Salif Sadio a mis en cause l’armée, estimant qu’elle est « bien informée » des trafics de bois et que certains militaires « coupent » et « détruisent » eux-mêmes la forêt casamançaise, en principe protégée.

« L’armée arrête des civils innocents »

Selon lui, les rebelles n’autorisent les villageois qu’à « couper de manière rationnelle des arbres pour faire des portes et fenêtres ou des toitures dans des écoles, dispensaires et mosquées ».

« L’armée arrête des civils innocents qu’elle accuse d’être des acteurs de la tuerie. C’est à nouveau une violation flagrante des accords de Rome.
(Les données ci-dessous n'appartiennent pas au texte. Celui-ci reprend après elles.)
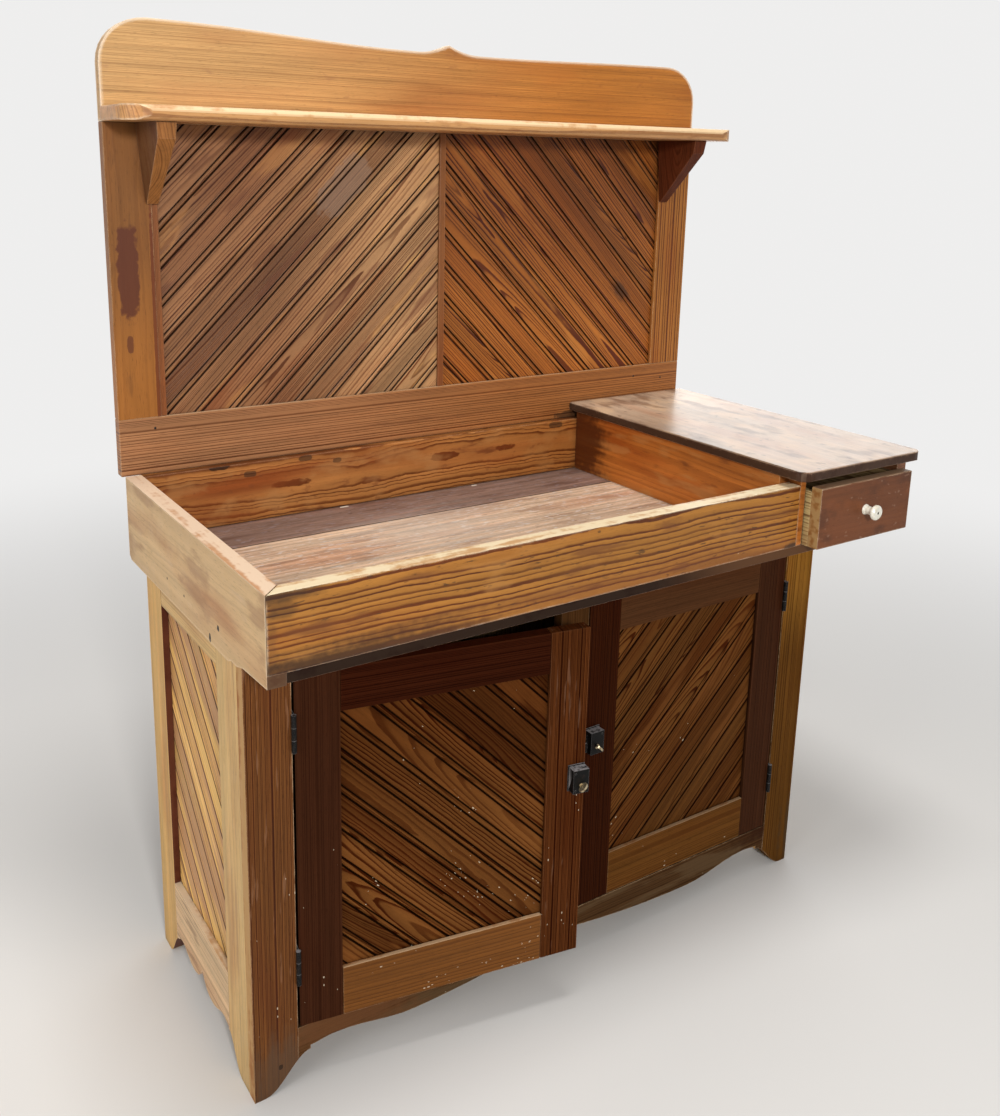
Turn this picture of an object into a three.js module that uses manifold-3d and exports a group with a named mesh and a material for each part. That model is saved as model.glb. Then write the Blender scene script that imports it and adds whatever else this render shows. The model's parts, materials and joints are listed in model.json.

J’exige leur libération immédiate et sans condition », a-t-il conclu, avant de repartir à bord d’un pick-up.

Le gouvernement sénégalais a adopté mercredi le projet de loi portant révision du Code forestier, selon le communiqué du Conseil des ministres. Le président Macky Sall a ordonné la semaine dernière la suspension de toutes les autorisations de coupe de bois en Casamance.

Dans son message de fin d’année, il avait exhorté la rébellion à faire « le pas décisif vers la paix définitive, une paix sans vainqueur ni vaincu », et deux membres du MFDC avaient été libérés le 1er janvier.

Au lendemain de la tuerie, le MFDC avait réaffirmé son engagement au dialogue, assurant qu’il ne se laisserait « pas distraire ni désorienter par les fossoyeurs de la paix ».